One inexpensive servo that I've used with good results is this:
http://www.hobbyking.com/hobbyking/s...5kg_14sec.html

If you want higher precision and are prepared to spend more, here's a good choice:

http://hitecrcd.com/products/servos/...-servo/product

Don't jump to the conclusion that metal gear servos are necessary or even superior. Plastic gears wear less than metal and may give better precision. I find them totally adequate for elevator and aileron.

For rudder, however, metal gear servos tend to withstand landing shocks better when flying off ground. Here's one I've used:

http://www.hobbyking.com/hobbyking/s...ini_Servo.html

Something to consider with the XL is using two aileron servos. If your transmitter supports it, you can run them on separate channels and experiment with elevons coupled to elevator, flaperons/spoilerons, and aileron differential. Even if you just run them off a Y cable, you get a degree of redundancy. The XL can easily carry the extra 15g.

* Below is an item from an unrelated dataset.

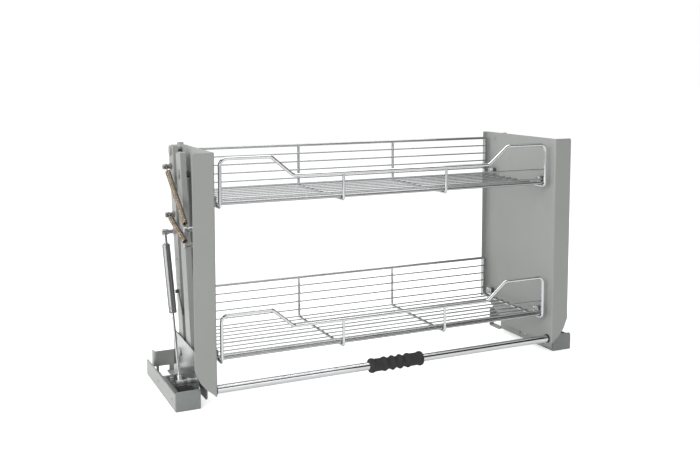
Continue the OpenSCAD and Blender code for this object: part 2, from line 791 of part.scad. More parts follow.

The precision of the elevator servo is particularly important for accurate trimming and smooth landings. Make sure yours works smoothly over its whole range before you seal it in.

If you are ordering inexpensive servos (like the $5 to $8 ones I've mentioned) always order spares to allow for the possibility of defects, crash damage, etc. If you buy from the LHS you can always go back for replacements or spare parts.

Servos generally resist water quite well except that they leak around where the cable enters. I seal this up with Goop or similar glue ever since I had a rudder servo half fill with water and cause a crash. You may also want to put some Vaseline around the output shaft. Just a little is adequate to repel any splashes.

Set up your linkages before you close things up so that 100% throw on the transmitter gives the control surface movements called for in the instructions. Then set low rate to 70% and use that initially. Don't set up huge throws mechanically and then dial down at the transmitter using end point settings or D/R as you will lose a great deal of precision.